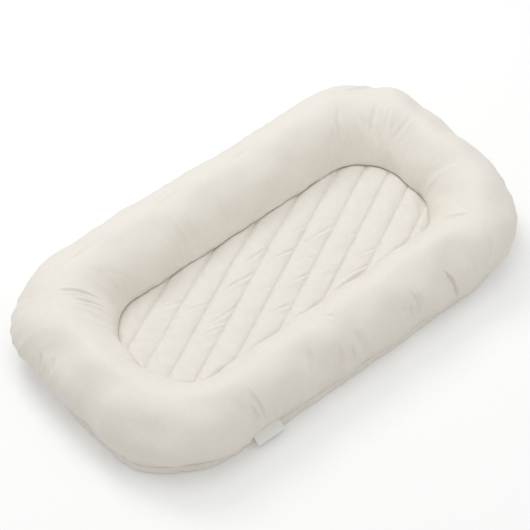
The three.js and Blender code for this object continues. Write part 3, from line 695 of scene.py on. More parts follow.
# Plain weave: warp and weft pass over and under each other by turns. Each thread is a round ridge,
# the cosine of the place across it, and stands highest where it is on top. Slubs are thick places in
# the yarn, noise drawn out along the threads both ways.
weave, given, result = new_group(
    "plain weave", {"Place": "Vector", "Thread": "Float"}, ["Height", "Gap shade", "Slubs"])
per_thread = calculate(weave, "DIVIDE", 1.0, given["Thread"])
scaled = add_node(weave, "ShaderNodeVectorMath", {0: given["Place"], 3: per_thread}, operation="SCALE")
parts = add_node(weave, "ShaderNodeSeparateXYZ", {0: scaled.outputs[0]}).outputs
ridges = []
for part in (parts[0], parts[1]):
    across = calculate(weave, "SUBTRACT", calculate(weave, "FRACT", part), 0.5)
    ridges.append(calculate(weave, "COSINE", calculate(weave, "MULTIPLY", across, math.pi)))
threads_before = [calculate(weave, "FLOOR", parts[k]) for k in (0, 1)]
warp_on_top = calculate(weave, "FLOORED_MODULO", calculate(weave, "ADD", *threads_before), 2.0)
over_under = [
    calculate(weave, "MULTIPLY", ridges[k], calculate(weave, "MULTIPLY_ADD", ridges[1 - k], 0.45, 0.55))
    for k in (0, 1)
]
slub_scale = calculate(weave, "DIVIDE", 0.5, given["Thread"])
slubs = [noise(weave, stretched(weave, given["Place"], factors), slub_scale, 2.0)
         for factors in ((0.06, 1.0, 1.0), (1.0, 0.06, 1.0))]
top_thread = add_node(weave, "ShaderNodeMix", {0: warp_on_top, 2: over_under[0], 3: over_under[1]})
set_inputs(weave, result, {
    "Height": top_thread.outputs[0],
    # 1 between the threads and 0 on them: where shade is painted into the cloth's colour.
    "Gap shade": calculate(weave, "SUBTRACT", 1.0, calculate(weave, "MAXIMUM", *ridges)),
    "Slubs": calculate(weave, "MULTIPLY", calculate(weave, "ADD", *slubs), 0.5),
})

# Handling: soft shallow creases and rubbed places on cloth that has been filled and handled, noise in
# two sizes on the object's own coordinates.
handling, given, result = new_group(
    "handled cloth", {"Place": "Vector", "Crease size": "Float"}, ["Height", "Rub"])
broad = noise(handling, given["Place"], calculate(handling, "DIVIDE", 1.0, given["Crease size"]), 3.0,
              Roughness=0.55, Distortion=0.6)
small = noise(handling, given["Place"], calculate(handling, "DIVIDE", 4.0, given["Crease size"]), 2.0,
              Roughness=0.5)
set_inputs(handling, result, {
    "Height": calculate(handling, "MULTIPLY_ADD", small, 0.25, broad), "Rub": broad})

# Gathers: fine creases that run away from a seam where the cloth is taken in, in patches. They are
# noise drawn out across the seam, times a bell of the distance from it, times a broad noise along it.
gathers, given, result = new_group(
    "seam gathers", {"Place": "Vector", "Seam": "Float", "Reach": "Float"}, ["Height"])
parts = add_node(gathers, "ShaderNodeSeparateXYZ", {0: given["Place"]}).outputs
away = calculate(gathers, "DIVIDE", calculate(gathers, "SUBTRACT", parts[1], given["Seam"]), given["Reach"])
squared = calculate(gathers, "POWER", away, 2.0)
near_seam = calculate(gathers, "EXPONENT", calculate(gathers, "MULTIPLY", squared, -1.0))
creases = noise(gathers, stretched(gathers, given["Place"], (1.0, 0.09, 1.0)), 150.0, 1.5, Roughness=0.4)
patches = remapped(gathers, noise(gathers, given["Place"], 16.0, 1.0), 0.48, 0.66, 0.1)
set_inputs(gathers, result, {
    "Height": calculate(gathers, "MULTIPLY", calculate(gathers, "MULTIPLY", creases, near_seam), patches)})

COTTON_THREAD = 0.00045
WEAVE_DEPTH = 0.00008
GATHER_DEPTH = 0.0045


def woven_cotton(name, colour, crease_size, crease_depth, seams=()):
    """Matt cotton: the yarn's colour, darker on thin places, with painted shade between the threads where
    they part, and a little lighter where it is rubbed, with the weave, soft creases and, by each seam,
    gathers as bumps, and a soft sheen of loose fibres. A seam is its place across the cloth and how far its
    gathers reach."""
    made, tree, shader = new_material(name)
    cloth_place = add_node(tree, "ShaderNodeUVMap", uv_map="cloth").outputs[0]
    solid_place = add_node(tree, "ShaderNodeTexCoord").outputs["Object"]
    threads = placed(tree, weave, Place=cloth_place, Thread=COTTON_THREAD)
    handled = placed(tree, handling, Place=solid_place, Crease_size=crease_size)
    dark = shaded(colour, (0.95, 0.94, 0.925))
    yarn = blended(tree, remapped(tree, threads["Slubs"], 0.25, 0.6), dark, shaded(colour, 1.015))
    # Painted shade: the colour is made darker between the threads, where shade falls.
    gap_shade = calculate(tree, "MULTIPLY", threads["Gap shade"], 0.25)
    height = handled["Height"]
    for seam_at, reach in seams:
        gathered = placed(tree, gathers, Place=cloth_place, Seam=seam_at, Reach=reach)
        height = calculate(tree, "MULTIPLY_ADD", gathered[0], GATHER_DEPTH / crease_depth, height)
    creased = embossed(tree, height, crease_depth, 1.0)
    set_inputs(tree, shader, {
        "Base Color": blended(tree, gap_shade, yarn, shaded(dark, 0.6)),
        "Roughness": remapped(tree, handled["Rub"], 0.3, 0.7, 0.95, 0.82),
        "Normal": embossed(tree, threads["Height"], WEAVE_DEPTH, 0.8, Normal=creased),
        "Specular IOR Level": 0.2, "Sheen Weight": 0.12, "Sheen Roughness": 0.45,
        "Sheen Tint": (1.0, 0.98, 0.95, 1.0),
    })
    return made


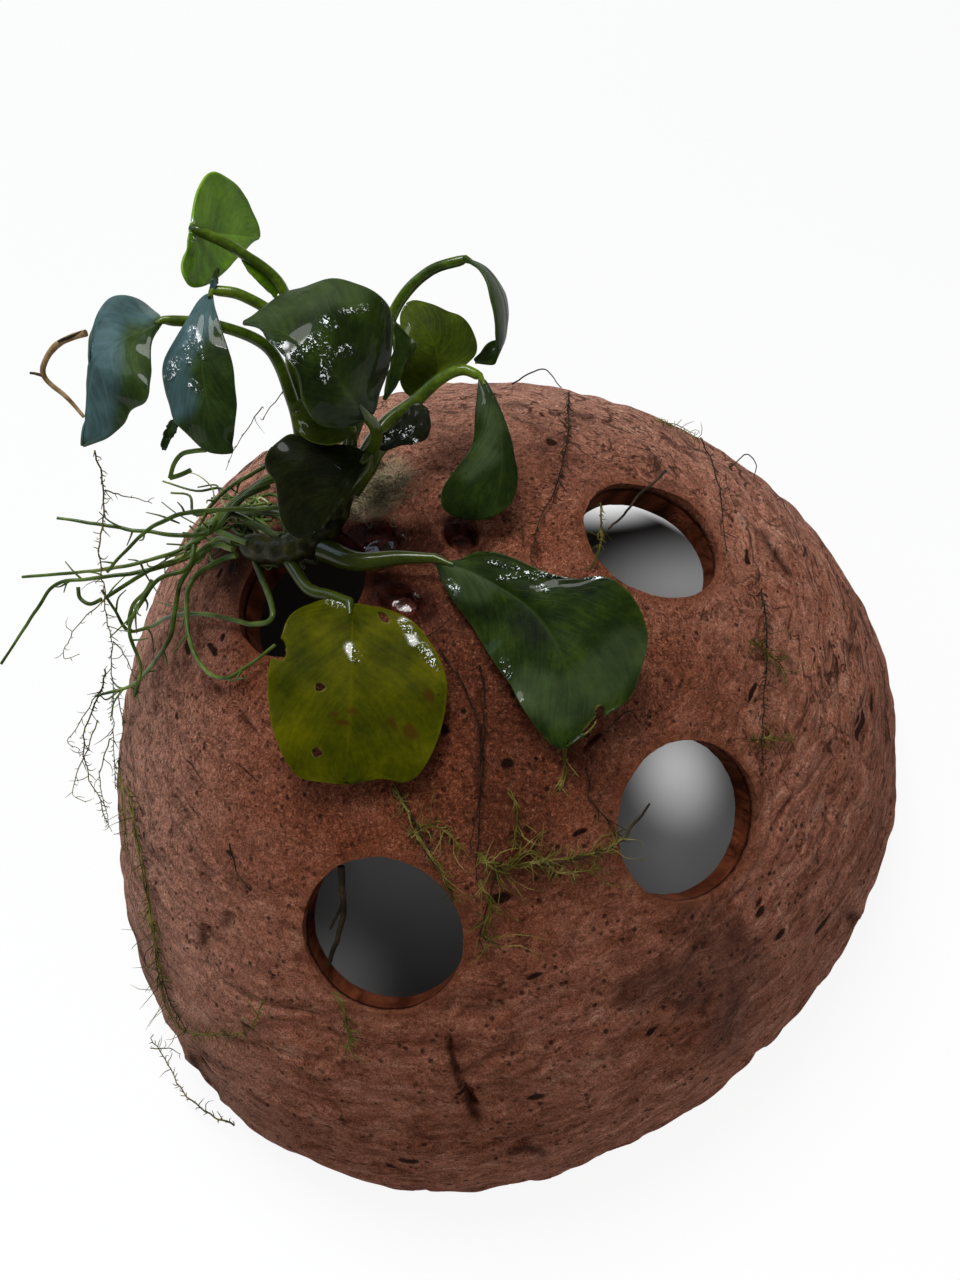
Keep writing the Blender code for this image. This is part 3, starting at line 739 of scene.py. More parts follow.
# the finishes of all that is thin: the mottle's grain, a finer fleck with its share, the stops and
# tones of the colours, the grit's grain with its bump, and the shade: from where to where it fades
# in mm from the stem, its strength and its colour
rootSkin = dict(mottle=(0.22, 4, 0.6), stops=(0.34, 0.5, 0.68), shade=(3, 16, 0.7, (0.022, 0.026, 0.002)),
                rough=0.42, grit=(2.5, 3), bump=(0.35, 0.12),
                gloss=dict(coat=0.3, coatRough=0.12, specular=0.15))
mossy = dict(mottle=(0.35, 4), stops=(0.32, 0.5, 0.68), rough=0.65, grit=(4, 2), bump=(0.2, 0.1),
             gloss=dict(specular=0.1))
fibreLooks = dict(
    stemBark=dict(mottle=(0.7, 4), stops=(0.3, 0.5, 0.72), rough=0.42, grit=(2.2, 4), bump=(0.5, 0.4),
                  gloss=dict(coat=0.15, coatRough=0.12, specular=0.15),
                  tones=((0.006, 0.006, 0.0006), (0.018, 0.019, 0.0015), (0.054, 0.046, 0.008))),
    stalkSkin=dict(mottle=(0.16, 3), fleck=(1.6, 3, 0.3), stops=(0.36, 0.5, 0.64),
                   shade=(8, 27, 0.84, (0.020, 0.023, 0.0012)), rough=0.38, grit=(2.5, 3), bump=(0.3, 0.15),
                   gloss=dict(coat=0.45, coatRough=0.08, specular=0.12),
                   tones=((0.018, 0.034, 0.0008), (0.048, 0.086, 0.002), (0.120, 0.185, 0.009))),
    greenRoot=dict(rootSkin, tones=((0.020, 0.036, 0.002), (0.062, 0.108, 0.010), (0.165, 0.225, 0.040))),
    paleRoot=dict(rootSkin, tones=((0.10, 0.12, 0.03), (0.27, 0.29, 0.10), (0.55, 0.52, 0.30))),
    mossOlive=dict(mossy, tones=((0.030, 0.026, 0.003), (0.095, 0.082, 0.011), (0.26, 0.215, 0.060))),
    mossPale=dict(mossy, tones=((0.050, 0.042, 0.020), (0.150, 0.125, 0.066), (0.34, 0.29, 0.175))),
    mossDark=dict(mossy, tones=((0.008, 0.0045, 0.002), (0.020, 0.012, 0.006), (0.048, 0.030, 0.014))),
    twigTan=dict(mottle=(0.6, 4), stops=(0.32, 0.5, 0.7), rough=0.6, grit=(3, 3), bump=(0.4, 0.15),
                 gloss=mossy["gloss"],
                 tones=((0.085, 0.045, 0.016), (0.20, 0.125, 0.052), (0.38, 0.26, 0.13))))


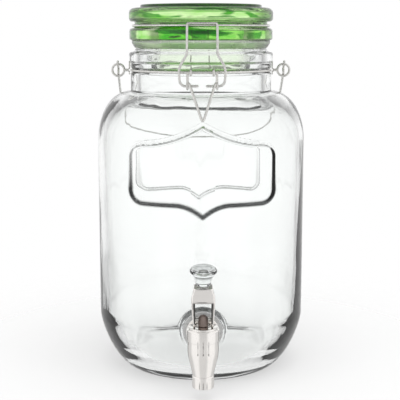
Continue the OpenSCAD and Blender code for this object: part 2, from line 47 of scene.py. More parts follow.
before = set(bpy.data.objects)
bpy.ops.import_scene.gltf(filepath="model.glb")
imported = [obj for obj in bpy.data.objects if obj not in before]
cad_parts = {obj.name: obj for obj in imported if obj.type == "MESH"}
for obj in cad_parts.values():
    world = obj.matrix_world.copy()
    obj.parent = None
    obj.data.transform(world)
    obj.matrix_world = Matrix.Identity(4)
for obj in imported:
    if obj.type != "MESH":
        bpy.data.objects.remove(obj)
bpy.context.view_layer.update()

◆ **INSTRUCTION**
Whenever "data" turns up in a line, pick that line out.

◆ **ANSWER TO THIS EXERCISE**
before = set(bpy.data.objects)
imported = [obj for obj in bpy.data.objects if obj not in before]
    obj.data.transform(world)
        bpy.data.objects.remove(obj)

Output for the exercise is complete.